Nick Totaro, Lillian Bridwell-Bowles Innovative C-I Teacher Award recipients

April 20, 2026

Nick Totaro

– Credit: College of Engineering

For Nick Totaro, Senior Instructor in LSU's Department of Biological & Agricultural Engineering (BAE), teaching engineering means teaching students that their work has to reach someone. Over the past decade, he has made that conviction the backbone of three Communication-Intensive courses and, in the process, helped reshape how an entire department thinks about what engineers need to know before they graduate.

Nick has taught more than 2,100 students across BE 1251 (Introduction to Engineering Methods), BE 1252 (Biology in Engineering), and BE 2350 (Experimental Methods for Engineers)—all certified in written, spoken, visual, and technological communication. For that sustained commitment, he has received the 2026 Lillian Bridwell-Bowles Innovative C-I Teaching Award from LSU's Communication across the Curriculum program.

The clearest picture of Nick's teaching is BE 1251, a course he has redesigned from the ground up. Students spend the first ten weeks learning engineering design, 3D CAD modeling, and additive manufacturing. Then, in week eleven, Nick takes them to a local East Baton Rouge Parish public school, where they sit with first- through fourth-graders and observe what math tools exist, what's missing, and what kids actually respond to. They write reflections, return to their groups, and design. The final project—a 3D-printed math educational tool inspired by a children's book and aligned to a Louisiana math standard—is the final exam. Students present their designs in a formal slide deck, demonstrate the tool with elementary students during a return school visit, and submit a written engineering report documenting the full design process. All four communication modes are woven into a single deliverable that gets donated to the school and used by real children. Since 2018, BE 1251 has produced and donated more than 150 educational tools to five EBR public schools, with a sixth partner school currently being finalized.

As the BAE undergraduate curriculum coordinator, Nick has also worked with colleagues across the department to ensure that all biological engineering students can complete the coursework required to earn the LSU Distinguished Communicator distinction within their major. He has served as Faculty Advisor to 38 Distinguished Communicators, with 12 more expected to graduate this spring—among the highest totals in LSU history for a program of 330 students.

Department Chair Marybeth Lima nominated Nick with her highest recommendation. "His lagniappe, long-term, strategic effort," she wrote, "makes Nick Totaro a fabulous candidate for the Lillian Bridwell-Bowles Innovative C-I Teaching Award."

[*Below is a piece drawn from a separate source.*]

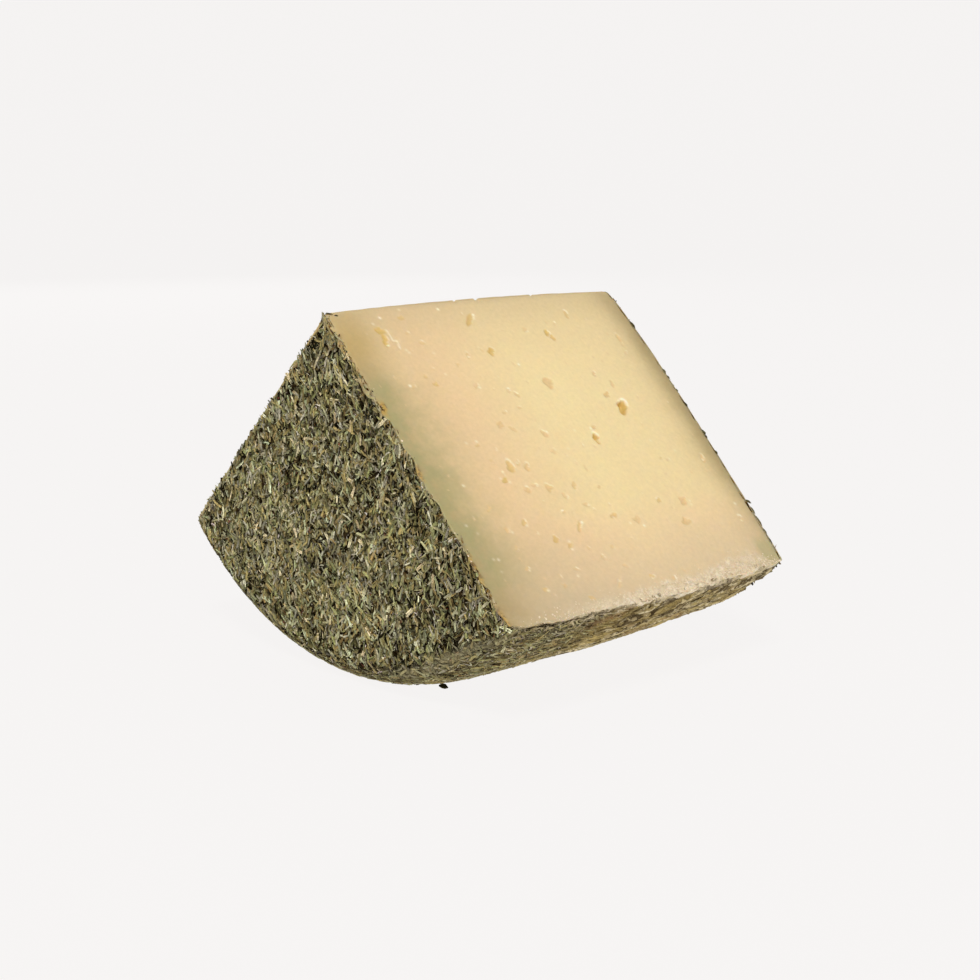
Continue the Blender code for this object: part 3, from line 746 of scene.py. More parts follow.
def streaks(paint, look):
    """Herb pressed flat in long flakes along the axis: olive, ochre, cream and dark ones, with
    dark borders, and how far they stand up. The dark borders and the dark where the streaks run
    low fall where the flakes stand lowest: painted shade in the grooves."""
    ramp, cloud = paint.ramp, paint.cloud
    turned = {"Vector": paint.place, "Rotation": (0, 0, -look.slant), "Scale": (4.2, 1.0, 1.0)}
    along = paint.node("Mapping", turned, vector_type="TEXTURE").outputs[0]
    sway = paint.node("TexNoise", {"Vector": paint.place, "Scale": 260}).outputs["Color"]
    bent = {0: along, 1: sway, 2: (0.003, 0.003, 0.003)}
    bent = paint.node("VectorMath", bent, operation="MULTIPLY_ADD").outputs[0]
    cells = {"Vector": bent, "Scale": 230}
    flakes = paint.node("TexVoronoi", cells).outputs["Color"]
    border = paint.node("TexVoronoi", cells, feature="DISTANCE_TO_EDGE").outputs["Distance"]
    streaky = cloud(340, 3, 0.6, along)
    tone = ramp(
        flakes, (0.24, look.dark), (0.36, look.pressed), (0.5, look.smear), (0.56, look.ochre),
        (0.66, look.pressed), (0.76, look.cream))
    for factor, value in (
        # Dark where the streaks run lowest: painted shade
        (ramp(streaky, (0.3, 0.4), (0.42, 0.0)), look.dark),
        (ramp(cloud(190, 3, place=along), (0.5, 0.0), (0.6, 0.6)), look.ochre),
        (ramp(cloud(150, 2, place=along), (0.64, 0.0), (0.7, 0.5)), look.russet),
        # Dark borders between the flakes, where they stand lowest: painted shade
        (ramp(border, (0.0, 0.6), (0.045, 0.0)), look.dark),
        (ramp(cloud(560, 4, 0.6, along), (0.6, 0.0), (0.67, 0.55)), look.cream),
        (ramp(cloud(300, 2, place=along), (0.33, 0.75), (0.36, 0.0)), look.dark),
    ):
        tone = paint.blend(factor, tone, value)
    return tone, paint.plus(ramp(border, (0.0, 0.0), (0.1, 1.0)), streaky)


def floury(paint, look):
    """The coat's cut edge, brown, ochre and cream in turn, and the crumbs of paste that lie over
    the rim's edge, where the mesh is marked for them."""
    turns = paint.ramp(
        paint.cloud(300, 3, 0.6), (0.36, look.dark), (0.46, look.stain), (0.56, look.cream))
    paint.over(paint.times("cut_edge", 0.75), turns)
    speckled = paint.ramp(paint.cloud(900, 4, 0.7), (0.4, 0.15), (0.6, 1.0))
    paint.over(paint.times("floury", speckled), look.crumb)


def coat_material(look):
    """The layer below the herbs: near black between them, which is painted shade, and smeared in streaks
    on the rim.
    """
    paint = Paint("coat_layer")
    fine = paint.cloud(1000, 4, 0.7)
    smear, raised = streaks(paint, look)
    # Near black between the herbs: painted shade
    paint.tone = paint.blend(paint.ramp(fine, (0.42, 0.0), (0.64, 1.0)), look.gap, look.ground)
    paint.over("pressed", smear)
    calm = paint.blend(paint.ramp(fine, (0.36, 0.5), (0.5, 0.0)), look.smear, look.dark)
    paint.over(paint.times("band", 0.8), calm)
    floury(paint, look)
    # Painted shade in the cracks along the rim
    paint.over("crack", look.dark)
    calmer = paint.ramp("pressed", (0.0, 0.7), (1.0, 0.15))
    height = paint.plus(paint.times(fine, calmer), raised)
    return paint.finish({"Roughness": 0.95, "Specular IOR Level": 0.03}, height, 0.8, 0.0005)


def herb_material(name, low, high, look, coat):
    """Dried herb. Each piece carries its own tint and a rib along it; for laid herbs the tint is
    darker the deeper they lie, as painted shade. Grey bloom and brown patches lie over them all,
    and on the rim they take on the streaks."""
    paint = Paint(name)
    ramp, cloud, times, over = paint.ramp, paint.cloud, paint.times, paint.over
    paint.tone = ramp("tint", (0.0, low), (1.0, high))
    over(1.0, ramp(cloud(2600, 3, 0.7), (0.32, 0.5), (0.68, 1.4)), "MULTIPLY")
    over(1.0, ramp("hue", *HUES), "MULTIPLY")
    over(1.0, ramp("rib", (0.1, 0.6), (0.3, 1.0), (0.5, 1.15)), "MULTIPLY")
    over(ramp(cloud(210, 3, 0.6), (0.52, 0.0), (0.7, 0.4)), look.earth)
    bloom = ramp(cloud(390, 3, 0.6), (0.5, 0.0), (0.7, 0.6))
    over(times(bloom, ramp("tint", (0.3, 0.0), (0.65, 1.0))), look.bloom)
    over(times("pressed", 0.7), streaks(paint, coat)[0])
    over(times("band", 0.5), coat.smear)
    floury(paint, coat)
    shine = {"Roughness": 0.8, "Specular IOR Level": 0.03}
    return paint.finish(shine, cloud(3200, 2), 0.4, 0.0001)


def spaced(count, seed):
    """Evenly scattered pairs of numbers between 0 and 1: multiples of two fixed irrational
    steps, each nudged by a small random amount."""
    draw = np.random.default_rng(seed)
    steps = np.arange(count)[:, None] * np.array([0.7548776662, 0.5698402910])
    nudge = draw.normal(0, 0.35 / math.sqrt(count), (count, 2))
    return (draw.random(2) + steps + nudge) % 1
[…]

Students feel the impact well after the semester ends. Raedan Stephens, a Biological Engineering and Computer Science major, wrote that Nick's teaching set the foundation for everything that followed. "He establishes the foundation of communication skills that students need to succeed throughout the remainder of their undergraduate education," Stephens observed, adding that Nick's CxC advising consistently raised the quality of student writing, presentations, and portfolio materials in ways that translated directly into professional settings.

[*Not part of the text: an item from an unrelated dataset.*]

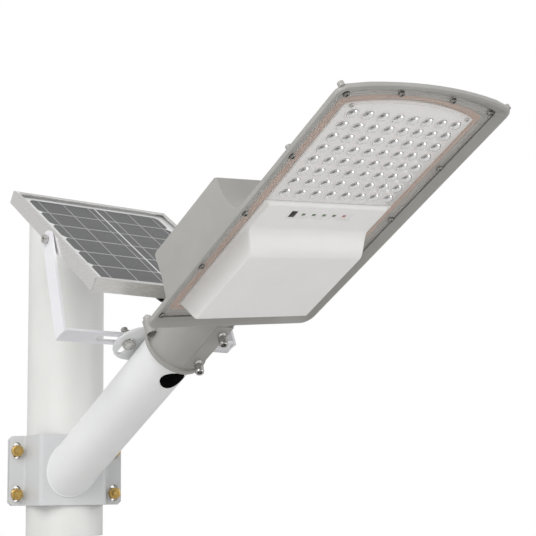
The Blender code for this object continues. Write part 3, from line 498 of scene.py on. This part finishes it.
def make_clamp():
    for node in ("clamp_front_plate", "clamp_rear_plate"):
        mesh = rounded_copy(node, 0.5 * MM, 2, 40)
        piece(node + "_pressed", mesh, CLAMP_PAINT, "arm", [node])
    number = 0
    for x in (-CLAMP_BOLT_X, CLAMP_BOLT_X):
        for z in CLAMP_BOLT_HEIGHTS:
            number += 1
            seat = bolt_frame(CLAMP, x, CLAMP_SEAT, z, (90, "X"))
            head = hex_body(M8_ACROSS, -5.3 * MM, 0, seat)
            shank = threaded(M8_RADIUS, -1 * MM, 28 * MM, seat, from_low=9 * MM)
            piece(f"clamp_hex_bolt_{number}", joined(head, shank), ZINC, "arm",
                  [f"clamp_bolt_{number}"])
            seat = bolt_frame(CLAMP, x, -CLAMP_SEAT, z, (90, "X"), (7 * number, "Z"))
            nut = hex_body(M8_ACROSS, 0.2 * MM, 6.3 * MM, seat, M8_BORE)
            rim = [(4.2 * MM, 0), (7.0 * MM, 0), (7.0 * MM, 0.6 * MM), (4.2 * MM, 0.9 * MM)]
            flange = lathe(rim, seat, 48)
            piece(f"clamp_hex_nut_{number}", joined(nut, flange), ZINC, "arm",
                  [f"clamp_nut_{number}"])


# ---- arm ----------------------------------------------------------------------------------------

CLAMP_FACE = 50.8 * MM
ARM_R = 30 * MM
WELD_STEPS = 96


def make_arm():
    pipe = rounded_copy("arm_tube", 0.4 * MM, 2, 40)
    piece("arm_pipe", pipe, ARM_PAINT, "arm", ["arm_tube"])
    plate = rounded_copy("arm_top_plate", 0.5 * MM, 2, 40)
    piece("arm_pad_plate", plate, ARM_PAINT, "arm", ["arm_top_plate"])
    to_clamp = CLAMP.inverted()
    path = []
    for i in range(WELD_STEPS):
        a = 2 * pi * i / WELD_STEPS
        start = ARM @ Vector((ARM_R * cos(a), 0, ARM_R * sin(a)))
        here = to_clamp @ start
        along = to_clamp.to_3x3() @ ARM_ALONG
        reach = (-CLAMP_FACE - 0.6 * MM - here.y) / along.y
        ripple = 0.12 * MM * sin(40 * a)
        path.append(start + ARM_ALONG * (reach + ripple))
    piece("arm_weld", tube(path, 0.9 * MM), ARM_PAINT, "arm", sharp=60)
    for side, name in ((-1, "left"), (1, "right")):
        path = [(side * 7.5 * MM, -y * MM, ARM_R + 0.1 * MM) for y in range(190, 237, 2)]
        bead = tube(path, 1.5 * MM, ARM, closed=False)
        piece(f"plate_weld_{name}", bead, ARM_PAINT, "arm", sharp=60)
    # Painted shade: the plug flush in the cable hole is painted near-black for the hole's dark inside.
    paint("cable_grommet", CABLE_HOLE_PAINTED_SHADE)


# ---- yoke and panel -----------------------------------------------------------------------------

YOKE_BOLT_X, YOKE_AT = 29 * MM, 214.5 * MM
YOKE_HEX, YOKE_NUT_SEAT = 12.9 * MM, 36.9 * MM


def make_yoke():
    piece("yoke_bar", rounded_copy("yoke", 0.45 * MM, 2, 30), YOKE_PAINT, "yoke", ["yoke"])
    for side, name in ((-1, "left"), (1, "right")):
        x = side * YOKE_BOLT_X
        seat = bolt_frame(ARM, x, -YOKE_AT, ARM_R, (9 + side * 6, "Z"))
        head = hex_body(YOKE_HEX, -5.3 * MM, -0.1 * MM, seat)
        ring = washer(4.3 * MM, 6.4 * MM, -0.6 * MM, 0, seat)
        shank = threaded(M8_RADIUS, -1 * MM, 20 * MM, seat, from_low=3 * MM)
        piece(f"yoke_hex_bolt_{name}", joined(head, ring, shank), STEEL, "arm",
              [f"yoke_bolt_{name}"])
        seat = bolt_frame(ARM, x, -YOKE_AT, YOKE_NUT_SEAT, (side * 11, "Z"))
        nut = hex_body(YOKE_HEX, 0.8 * MM, 6.5 * MM, seat, M8_BORE)
        ring = washer(4.3 * MM, 6.5 * MM, 0, 0.7 * MM, seat)
        piece(f"yoke_hex_nut_{name}", joined(nut, ring), STEEL, "arm",
              [f"yoke_nut_{name}"])


PANEL_TOP = 9.3 * MM
HALF_X, HALF_Y, RAIL_WALL = 104.6 * MM, 115 * MM, 1.8 * MM
CELL_ROWS, BUSBARS = 6, (0.14, 0.52, 0.90)


def cell_outline(low, high, chamfer, left_end, right_end):
    """A cell cut from a pseudo-square wafer: chamfered at the ends that were the wafer's corners."""
    (x0, y0), (x1, y1) = low, high
    points = []
    if left_end:
        points += [(x0, y1 - chamfer), (x0, y0 + chamfer), (x0 + chamfer, y0)]
    else:
        points += [(x0, y1), (x0, y0)]
    if right_end:
        points += [(x1 - chamfer, y0), (x1, y0 + chamfer), (x1, y1 - chamfer), (x1 - chamfer, y1)]
    else:
        points += [(x1, y0), (x1, y1)]
    if left_end:
        points += [(x0 + chamfer, y1)]
    return points


def make_panel():
    for side in ("lower", "upper", "left", "right"):
        node = "panel_rail_" + side
        rail = rounded_copy(node, 0.3 * MM, 2, 40)
        piece(node + "_extrusion", rail, ALUMINIUM, "panel", [node])
    paint("panel_glass", GLASS)
    low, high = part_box("panel_laminate")
    lip, glass, gap = 1.4 * MM, 2.2 * MM, 0.3 * MM
    top = PANEL_TOP - lip - gap - glass - gap
    x, y = HALF_X - RAIL_WALL, HALF_Y - RAIL_WALL
    sheet = box((-x, -y, top - 0.8 * MM), (x, y, top - 0.15 * MM), PANEL)
    piece("panel_backsheet", sheet, BACKSHEET, "panel", ["panel_laminate"])
    cells, lines = bmesh.new(), []
    edge_x, edge_y, gap_x, gap_y = 89 * MM, 104 * MM, 2.2 * MM, 1.3 * MM
    width = edge_x - gap_x / 2
    height = (2 * edge_y - (CELL_ROWS - 1) * gap_y) / CELL_ROWS
    for row in range(CELL_ROWS):
        y0 = -edge_y + row * (height + gap_y)
        for column in range(2):
            x0 = -edge_x if column == 0 else gap_x / 2
            outline = cell_outline((x0, y0), (x0 + width, y0 + height), 4.5 * MM, column == 0, column == 1)
            corners = [cells.verts.new((px, py, top - 0.12 * MM)) for px, py in outline]
            grown = bmesh.ops.extrude_face_region(cells, geom=[cells.faces.new(corners)])
            tops = [item for item in grown["geom"] if isinstance(item, bmesh.types.BMVert)]
            bmesh.ops.translate(cells, verts=tops, vec=(0, 0, 0.08 * MM))
            for share in BUSBARS:
                centre = x0 + width * share
                lines.append(box((centre - 0.35 * MM, y0 - gap_y, top - 0.1 * MM),
                                 (centre + 0.35 * MM, y0 + height + gap_y, top - 0.01 * MM), PANEL))
    bmesh.ops.recalc_face_normals(cells, faces=cells.faces)
    cells.transform(PANEL)
    piece("panel_cells", cells, CELLS, "panel")
    piece("panel_busbars", joined(*lines), SILVER, "panel")
    for node in ("junction_box", "junction_gland"):
        moulding = rounded_copy(node, 0.6 * MM, 2, 40)
        piece(node + "_moulding", moulding, BLACK, "panel", [node])
    for side, name in ((-1, "left"), (1, "right")):
        seat = bolt_frame(PANEL, side * (HALF_X + 4.5 * MM), 0, 0, (-side * 90, "Y"))
        screw = cap_screw(5 * MM, 4 * MM, 2.45 * MM, 15 * MM, 2.2 * MM, seat)
        piece(f"pivot_screw_{name}", screw, STEEL, "panel", [f"pivot_bolt_{name}"])
        seat = bolt_frame(PANEL, side * (HALF_X - 1.7 * MM), 0, 0, (-side * 90, "Y"), (30, "Z"))
        nut = hex_body(8 * MM, 0.05 * MM, 3.95 * MM, seat, 2.6 * MM)
        piece(f"pivot_hex_nut_{name}", nut, STEEL, "panel", [f"pivot_nut_{name}"])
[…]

Nick also serves CxC beyond his department as a faculty reviewer of Distinguished Communicator portfolios and is a regular participant in CxC programming, generously sharing his experience and ideas with fellow teachers. He notices something telling in his work as the College of Engineering's Pre-Healthcare Coach: students regularly include their BE 1251 and BE 2350 final projects in medical and dental school personal statements—not because they were told to, but because the work meant something to them.

That may be the truest measure of what Nick has built in the College of Engineering: courses where students leave with proof that their work can matter to a community, communicated in their own voice.

About the Lillian Bridwell-Bowles Innovative C-I Teacher Award

The Lillian Bridwell-Bowles Innovative C-I Teacher Award recognizes, inspires, and continues to support innovation in C-I course/assignment design, teaching, assessment/feedback practices, classroom management, and teaching productivity/efficiency/effectiveness. Any LSU faculty member—tenured, tenure-track, or non-tenure track, full or part-time—who has taught a certified C-I course within the past three semesters and has not previously received this award is eligible. Recipients receive a $500 award. This award is named in honor of Lillian Bridwell-Bowles, an internationally recognized scholar of communication-intensive pedagogy and the founder of LSU’s Communication across the Curriculum program.